Da lässt sich dann überlegen, was die Neuerungen bei dem Festival in diesem Jahr effektiv gebracht haben. Wesentlich cooler geregelt wirkt in jedem Fall die freie Zugänglichkeit zur Party Stage. Verzichtbar dagegen scheint die Wrestling-Bühne, während das Mittelalter-Areal eine gelungene Erfindung darstellt. Und Spielereien wie Wacken Tube oder Wacken Mobile - wer das für eine Festival nötig findet ... Wichtiger wäre, die aufgestellten Fress(!)-Buden auf Qualität zu kontrollieren. Allein die Einträge im Wacken-Forum sprechen Bände darüber, dass das Essen in diesem Jahr unter aller Sau war und für dieses Niveau auch noch um Längen zu teuer. Wer je diese chinesischen Bratnudeln mit ihren Brüdern und Schwestern auf etwa dem Full Force vergleicht, merkt einen Unterschied wie zwischen Tag und Nacht - das Essen in Wacken mit ausgeprägtem Magen-Grummel-Effekt, woanders mit Wellness-Faktor. Positiv lassen sich dagegen einmal mehr die Leistungen der stets entspannten Sicherheitsleute beschreiben. Auch der Sound war bis auf Ausnahmen - leider etwa IN FLAMES - recht druckvoll und derbe genug für das Metal-Fest des Jahres.

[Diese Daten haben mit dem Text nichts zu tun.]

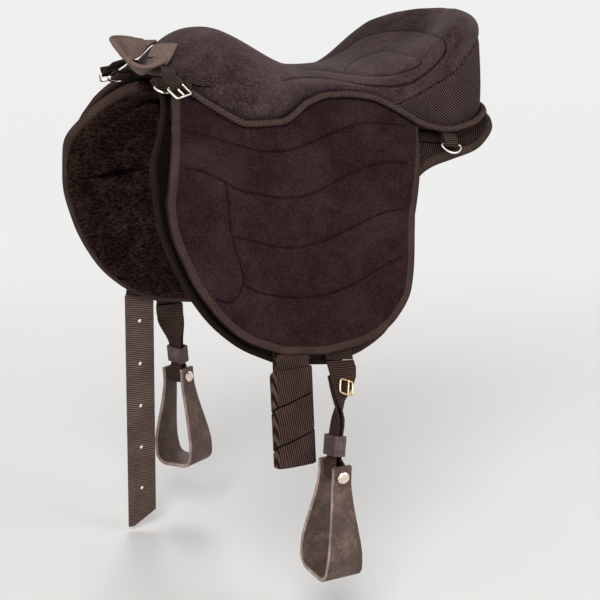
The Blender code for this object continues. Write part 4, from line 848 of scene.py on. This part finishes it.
def upholstered(node, name, material, levels, height):
    """Copy of a solid, smoothed but for its sharp edges, then pushed out by height(points, normals)."""
    item = copy_of(node, name, material)
    mode("EDIT")
    bpy.ops.mesh.select_mode(type="EDGE")
    bpy.ops.mesh.select_all(action="DESELECT")
    bpy.ops.mesh.edges_select_sharp(sharpness=SHARP_EDGE)
    mode("OBJECT")
    held = np.empty(len(item.data.edges), dtype=bool)
    item.data.edges.foreach_get("select", held)
    crease = item.data.attributes.new("crease_edge", "FLOAT", "EDGE")
    crease.data.foreach_set("value", held.astype(np.float32))
    apply(item, "SUBSURF", levels=levels, render_levels=levels)
    smooth(item)
    points, out = corners(item), corners(item, "normal")
    put_corners(item, points + out * height(points, out)[:, None])
    return item


def from_stitches(points, out):
    seams = zip(seat_stitched, SEAT_FAINT)
    return np.min([line_distance(points, line, out) + faint for line, faint in seams], axis=0)


def seat_height(points, out):
    upper = ease((out[:, 2] + 0.25) / 0.35)
    return upper * (quilt(from_stitches(points, out), 0.0026, 0.016, 0.0016, 0.0020) - 0.0012)


def wall_height(points, out):
    return 0.0012 * (out[:, 2] < 0.5)


seat = upholstered("seat_cushion", "quilted_seat", seat_suede, 3, seat_height)
seat_seam = from_stitches(corners(seat), corners(seat, "normal"))
# The map holds the distance to the nearest seam, which the suede turns into painted shade.
lay_map(seat, pair(seat_seam, seat_seam))
finish_piece(seat, "seat_cushion")

wall = upholstered("cantle_riser", "mesh_cantle_wall", wall_mesh, 2, wall_height)
wall_x, wall_y, wall_z = corners(wall).T
lay_map(wall, pair(np.arctan2(wall_y, wall_x - WALL_CENTRE) * WALL_RADIUS, wall_z))
finish_piece(wall, "cantle_riser")
print("seat:", len(seat.data.polygons), "faces; cantle wall:", len(wall.data.polygons))

# %% [markdown]
# The piping is a three-strand rope laid along the seat's edge. Its radius swells where a strand passes:
# a cosine of three times the angle, turned on by the length run, which draws the twist.

# %% Piping
ROPE_RADIUS, ROPE_STRANDS, ROPE_LAY = 0.0043, 3, 0.0150
ROPE_STEPS, ROPE_ROUND, ROPE_GIRTH = 2000, 18, 0.027


def swept(name, material, centre, section, columns, girth, closed=False, up=(0, 0, 1), aside=None):
    """Sweep along a line: section(run, turn) gives how far aside and over it each point of the ring lies."""
    run = steps_along(centre)
    ahead = np.gradient(centre, axis=0)
    if closed:
        ahead = np.roll(centre, -1, axis=0) - np.roll(centre, 1, axis=0)
        ahead[-1] = ahead[0] = centre[1] - centre[-2]
    ahead = unit(ahead)
    aside = unit(np.cross(ahead, up)) if aside is None else aside
    over = np.cross(aside, ahead)

    def place(u, v):
        i = nearest(u, len(centre) - 1)
        out, rise = section(run[i], 2 * pi * v)
        return centre[i] + aside[i] * out[:, None] + over[i] * rise[:, None], pair(run[i], v * girth)

    return grid_piece(name, material, len(centre) - 1, columns, place, caps=not closed)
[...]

Besonders lobenswert: Dieses Mal haben sich die Wacken-Veranstalter Hilfe von der Technischen Universität Berlin und einem privaten Umweltunternehmen geholt. Unter dem Motto "Metal for Nature" sind so die Abfälle möglichst getrennt entsorgt worden. Das Gelände kann zügig wieder für die Landwirtschaft genutzt werden, sagt Wacken-Veranstalter Thomas Jensen - ein Schelm, wer an die Wirkung von Alkohol-Pisse auf etwa Maisfelder denkt. Doch zurück zum Ernst: Demnach wurden zunächst zehn Prozent des Festivalgeländes in so genannte Cleanzones umgewandelt, die zusammen mit den Campern sauber gehalten werden. Dadurch sollen die anderen Besucher motiviert werden, ihre Abfälle an den vorhandenen Entsorgungsstellen regelmäßig abzugeben - eine Statistik über diese Hoffnung wäre super. Um den Müll dann zu trennen, hat es in Wacken 150000 Müllbeutel, 200 Biotonnen, 40 Glascontainer sowie mehrere hundert Papier- und Restmüllbehälter gegeben - so kamen auf jeden Besucher zwei Müllbeutel. Und eine fünfzigköpfige "Müll-Patrouille" hat rund um die Uhr gearbeitet, es war sicher ein Knochenjob. Nach dem Festival haben schließlich Schrotthändler die rund 200 Wacken-Hektar nach zurückgelassenen Grills, Zeltstangen und anderen Metallteilen durchkämmt.
Und noch etwas. Es gab nur 60 Geldbörsen, die als gestohlen gemeldet worden sind. Und eine stolze Polizei, die drei Rumänen im Alter von 18 bis 30 Jahren festnehmen konnte. Bei ihnen wurden diverse Geldbörsen und sehr viel Bargeld gefunden. Doch auch die Organisatoren des Wacken Open Airs sind ja irgendwie Diebe; Zeit, Geld und Gehör gehen in diesen tollen Tage flöten. Aber wenigstens gibt's als Gegenleistung den Spaß des Jahres. So sollte jeder Dieb ticken. Oder tacken. Oder wacken. Ein neues Verb ist erfunden: Wir wacken.